[start of Data listing]

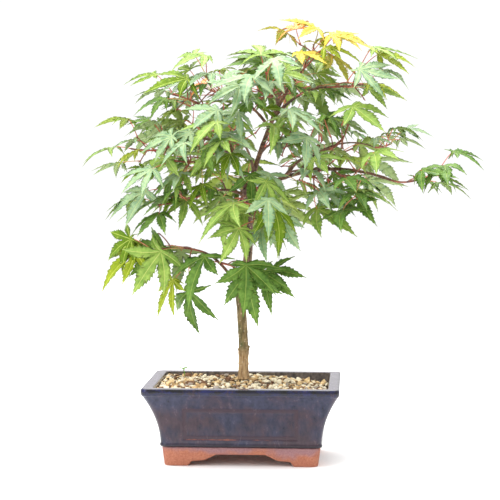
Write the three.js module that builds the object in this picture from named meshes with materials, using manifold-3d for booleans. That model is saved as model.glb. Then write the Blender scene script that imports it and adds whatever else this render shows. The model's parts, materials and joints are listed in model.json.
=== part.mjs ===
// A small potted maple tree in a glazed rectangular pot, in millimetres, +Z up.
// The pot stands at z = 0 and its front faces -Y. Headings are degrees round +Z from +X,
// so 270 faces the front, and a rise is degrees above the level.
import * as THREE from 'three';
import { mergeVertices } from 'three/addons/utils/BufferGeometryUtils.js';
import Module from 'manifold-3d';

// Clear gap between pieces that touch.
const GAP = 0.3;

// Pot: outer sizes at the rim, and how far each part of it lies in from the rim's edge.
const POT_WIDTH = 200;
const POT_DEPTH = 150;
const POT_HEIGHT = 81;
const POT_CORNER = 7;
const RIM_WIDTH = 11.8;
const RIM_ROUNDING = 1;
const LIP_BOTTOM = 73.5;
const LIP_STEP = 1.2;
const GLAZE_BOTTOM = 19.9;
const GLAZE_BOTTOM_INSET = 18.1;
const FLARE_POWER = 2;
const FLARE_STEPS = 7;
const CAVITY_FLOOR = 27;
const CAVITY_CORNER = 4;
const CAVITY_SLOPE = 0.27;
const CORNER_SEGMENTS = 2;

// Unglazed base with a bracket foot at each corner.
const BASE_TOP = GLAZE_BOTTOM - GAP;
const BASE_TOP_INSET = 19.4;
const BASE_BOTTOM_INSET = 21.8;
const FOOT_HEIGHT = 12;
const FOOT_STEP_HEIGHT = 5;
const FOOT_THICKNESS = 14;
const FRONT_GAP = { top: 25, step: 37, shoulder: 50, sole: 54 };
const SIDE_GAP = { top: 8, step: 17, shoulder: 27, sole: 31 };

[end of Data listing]
[start of Data listing]

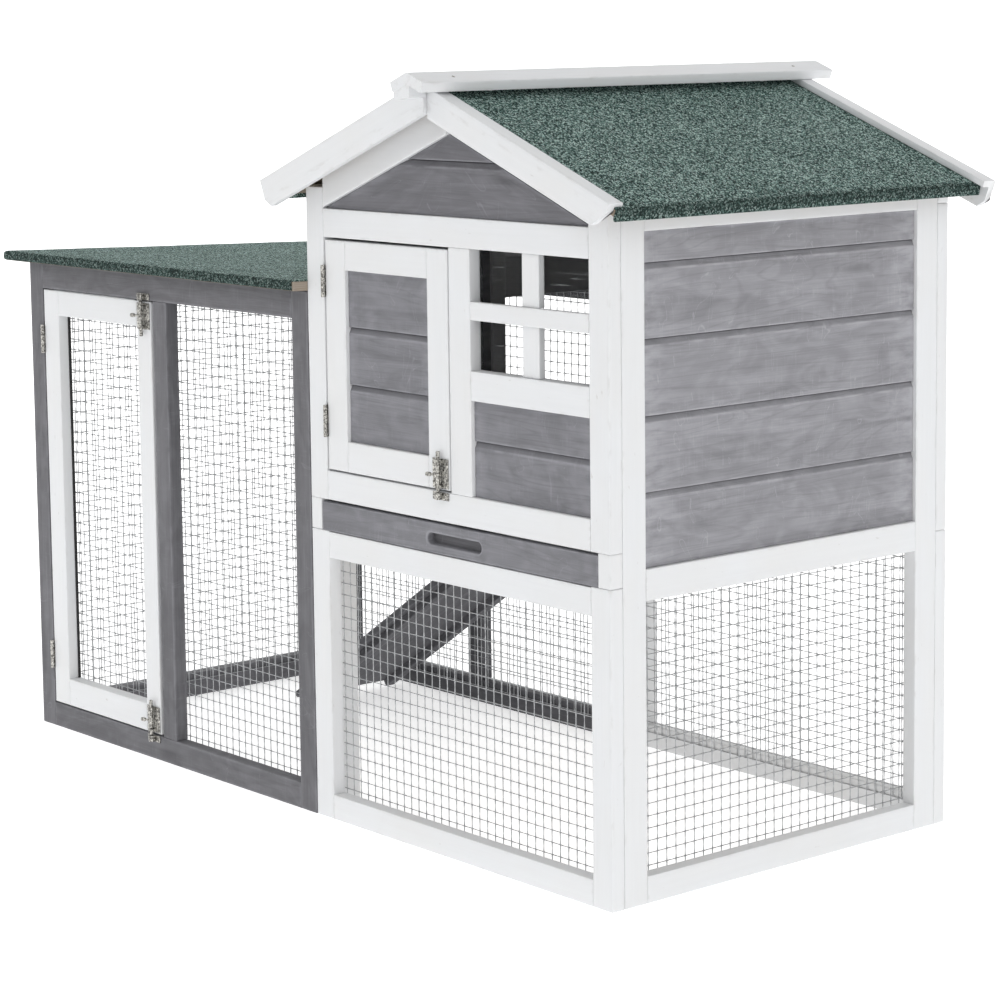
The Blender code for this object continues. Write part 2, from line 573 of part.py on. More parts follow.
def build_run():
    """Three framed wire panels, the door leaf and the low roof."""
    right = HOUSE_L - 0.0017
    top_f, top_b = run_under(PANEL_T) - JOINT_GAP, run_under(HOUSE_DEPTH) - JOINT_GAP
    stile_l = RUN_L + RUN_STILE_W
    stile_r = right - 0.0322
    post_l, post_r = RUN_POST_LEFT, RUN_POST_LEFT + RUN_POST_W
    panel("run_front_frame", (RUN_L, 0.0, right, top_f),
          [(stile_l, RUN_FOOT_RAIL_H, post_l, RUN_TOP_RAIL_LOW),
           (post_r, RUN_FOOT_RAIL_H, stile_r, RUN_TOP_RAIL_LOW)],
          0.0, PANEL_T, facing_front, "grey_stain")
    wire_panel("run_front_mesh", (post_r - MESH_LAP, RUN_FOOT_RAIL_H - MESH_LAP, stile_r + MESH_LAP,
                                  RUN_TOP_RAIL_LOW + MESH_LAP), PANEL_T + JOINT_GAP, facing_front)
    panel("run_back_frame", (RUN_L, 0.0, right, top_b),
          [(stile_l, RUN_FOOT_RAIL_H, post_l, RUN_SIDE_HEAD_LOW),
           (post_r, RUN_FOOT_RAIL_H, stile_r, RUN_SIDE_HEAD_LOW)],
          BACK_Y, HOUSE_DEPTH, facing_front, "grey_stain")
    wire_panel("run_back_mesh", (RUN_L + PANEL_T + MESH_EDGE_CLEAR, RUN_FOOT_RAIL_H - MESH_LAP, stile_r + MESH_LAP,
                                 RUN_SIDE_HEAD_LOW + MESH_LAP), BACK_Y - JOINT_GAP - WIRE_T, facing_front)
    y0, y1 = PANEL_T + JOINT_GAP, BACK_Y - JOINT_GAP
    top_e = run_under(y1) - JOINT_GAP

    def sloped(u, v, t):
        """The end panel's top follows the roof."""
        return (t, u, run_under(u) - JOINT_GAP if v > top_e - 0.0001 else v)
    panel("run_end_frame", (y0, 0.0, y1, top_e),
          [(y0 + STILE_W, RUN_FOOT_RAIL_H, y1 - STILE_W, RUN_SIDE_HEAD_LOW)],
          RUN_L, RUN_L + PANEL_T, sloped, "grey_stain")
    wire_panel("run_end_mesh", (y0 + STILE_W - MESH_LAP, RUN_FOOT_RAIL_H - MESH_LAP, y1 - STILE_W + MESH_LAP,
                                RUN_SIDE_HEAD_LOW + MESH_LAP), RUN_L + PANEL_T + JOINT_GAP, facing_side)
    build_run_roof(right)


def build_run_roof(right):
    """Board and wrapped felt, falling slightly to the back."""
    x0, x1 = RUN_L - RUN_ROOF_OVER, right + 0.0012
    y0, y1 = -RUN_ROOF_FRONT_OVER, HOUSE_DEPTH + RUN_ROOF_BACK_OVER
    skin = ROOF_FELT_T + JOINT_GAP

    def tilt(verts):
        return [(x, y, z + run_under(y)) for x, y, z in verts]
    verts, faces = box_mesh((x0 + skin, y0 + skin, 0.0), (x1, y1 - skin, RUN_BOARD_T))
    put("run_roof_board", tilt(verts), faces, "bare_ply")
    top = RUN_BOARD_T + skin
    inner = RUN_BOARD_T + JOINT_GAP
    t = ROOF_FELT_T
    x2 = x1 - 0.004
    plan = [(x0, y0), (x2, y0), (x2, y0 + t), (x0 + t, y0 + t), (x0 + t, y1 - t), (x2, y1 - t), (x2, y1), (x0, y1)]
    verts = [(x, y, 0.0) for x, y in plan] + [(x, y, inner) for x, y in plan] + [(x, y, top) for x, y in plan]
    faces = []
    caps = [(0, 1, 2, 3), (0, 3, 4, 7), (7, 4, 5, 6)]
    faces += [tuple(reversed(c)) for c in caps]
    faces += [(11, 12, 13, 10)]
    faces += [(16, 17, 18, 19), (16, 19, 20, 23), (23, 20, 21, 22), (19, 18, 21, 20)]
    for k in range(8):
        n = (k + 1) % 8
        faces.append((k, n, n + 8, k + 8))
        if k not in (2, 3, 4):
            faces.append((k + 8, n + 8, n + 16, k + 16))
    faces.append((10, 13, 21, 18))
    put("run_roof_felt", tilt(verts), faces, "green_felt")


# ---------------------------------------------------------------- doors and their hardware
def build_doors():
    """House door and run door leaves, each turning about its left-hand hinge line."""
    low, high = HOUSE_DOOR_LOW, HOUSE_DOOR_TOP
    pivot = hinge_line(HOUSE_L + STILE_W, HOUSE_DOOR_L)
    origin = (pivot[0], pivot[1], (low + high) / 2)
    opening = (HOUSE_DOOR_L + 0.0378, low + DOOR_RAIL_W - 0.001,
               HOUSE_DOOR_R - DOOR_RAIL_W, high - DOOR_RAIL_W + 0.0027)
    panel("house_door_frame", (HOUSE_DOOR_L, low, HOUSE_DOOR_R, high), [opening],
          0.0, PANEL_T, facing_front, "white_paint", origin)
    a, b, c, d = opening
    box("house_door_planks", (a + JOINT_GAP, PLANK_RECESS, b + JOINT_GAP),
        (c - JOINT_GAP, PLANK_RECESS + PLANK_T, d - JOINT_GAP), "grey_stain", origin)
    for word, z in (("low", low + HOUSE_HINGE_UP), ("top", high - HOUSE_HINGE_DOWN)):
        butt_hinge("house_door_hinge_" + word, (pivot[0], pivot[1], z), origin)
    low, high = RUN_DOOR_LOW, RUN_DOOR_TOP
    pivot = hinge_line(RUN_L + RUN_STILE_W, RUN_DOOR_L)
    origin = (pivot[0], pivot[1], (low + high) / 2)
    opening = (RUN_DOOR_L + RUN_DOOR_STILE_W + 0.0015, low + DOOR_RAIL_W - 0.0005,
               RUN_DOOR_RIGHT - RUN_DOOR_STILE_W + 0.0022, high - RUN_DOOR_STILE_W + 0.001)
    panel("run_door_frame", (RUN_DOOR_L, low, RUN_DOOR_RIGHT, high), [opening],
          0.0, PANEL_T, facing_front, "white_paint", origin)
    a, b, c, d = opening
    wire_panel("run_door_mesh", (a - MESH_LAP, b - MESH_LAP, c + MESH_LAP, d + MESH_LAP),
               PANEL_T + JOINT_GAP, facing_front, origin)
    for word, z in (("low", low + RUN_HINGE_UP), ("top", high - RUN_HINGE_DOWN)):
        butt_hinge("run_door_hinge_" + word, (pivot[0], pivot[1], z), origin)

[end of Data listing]

What you need to do: Nothing outside the span should appear: copy exactly from the line with "Write the three.js" through the line with "const GAP = 0.3;".

Output:
Write the three.js module that builds the object in this picture from named meshes with materials, using manifold-3d for booleans. That model is saved as model.glb. Then write the Blender scene script that imports it and adds whatever else this render shows. The model's parts, materials and joints are listed in model.json.
=== part.mjs ===
// A small potted maple tree in a glazed rectangular pot, in millimetres, +Z up.
// The pot stands at z = 0 and its front faces -Y. Headings are degrees round +Z from +X,
// so 270 faces the front, and a rise is degrees above the level.
import * as THREE from 'three';
import { mergeVertices } from 'three/addons/utils/BufferGeometryUtils.js';
import Module from 'manifold-3d';

// Clear gap between pieces that touch.
const GAP = 0.3;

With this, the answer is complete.